I went to the sink cabinet to toss it away, thinking it was an ad for skin cream or ten-percent-off coupon for the pizza place, but it was a brief note from Ford himself, in his own scratchy writing, going straight to the point. "I think all you have to do is show up...." and on until "I'll let you know (if you write back to me) the final particulars. Good wishes..." My fingers shook. I paced around the kitchen, the dog trotting after me, then went out the front door and opened the mailbox to peek inside, as if Ford himself were waiting in there. He hadn't forgotten his offer, he hadn't forgotten our talk, he hadn't forgotten me.
In April I will board a plane and fly to New York and sit in a room with him and some twenty other students. Sometimes I wonder if I'll be able to speak with him alone again, and if I do, what we'll talk about. Or if I'll be the vaguely familiar face from somewhere that he won't quite be able to place. When I expressed the likelihood of this to E., he looked at me as if offended. "I don't think so. He remembered your name, he even said it a few times after the reading."

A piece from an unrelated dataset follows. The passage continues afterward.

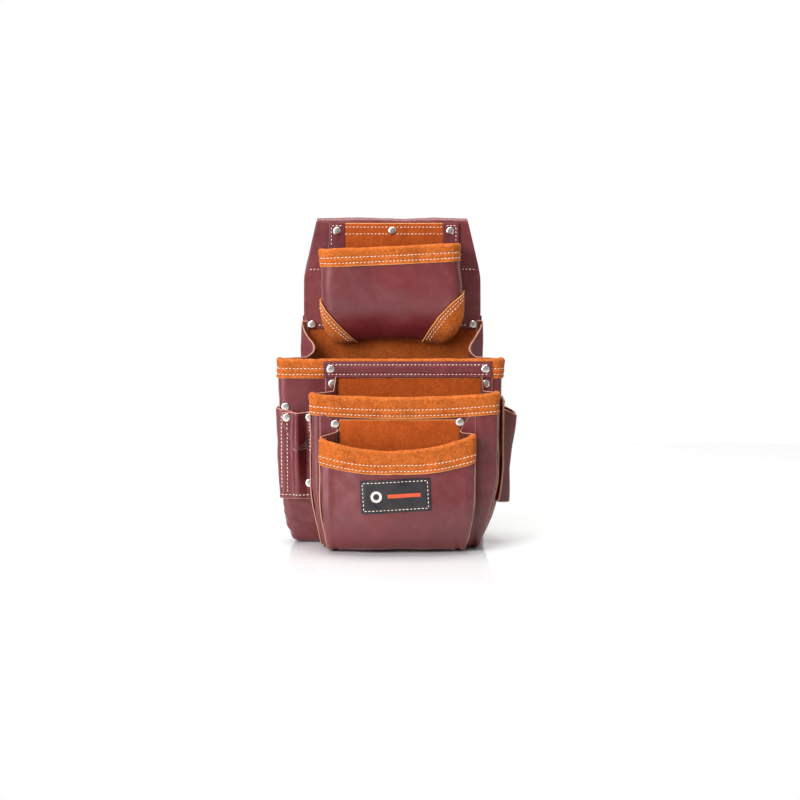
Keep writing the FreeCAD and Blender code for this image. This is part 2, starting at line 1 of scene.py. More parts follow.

I thought of the question and answer session and realized he was right. I'd asked Ford a question about how he knew so much information to make his prose so rich and dense, he'd said, "Well, K., I think we all know a lot, more than we think we know." He said my name. My name. When he did, a number of people turned to glance my way as if wondering, "Richard Ford knows her. How does he know her? Why don't I know her?"
And though I think it was just his natural courtesy, I do remember that I was the one person in the audience he regularly referred to by name. I remember the odd heightened moment when people swung around in their seats, the bristling, the quick reflex of their heads, and me feeling the strange sense of being watched, being noticed, singled out not as one of the countless many but rather someone special, not forgotten, not non-existent, but actually recognized by the one person it meant something to be recognized by: Richard Ford.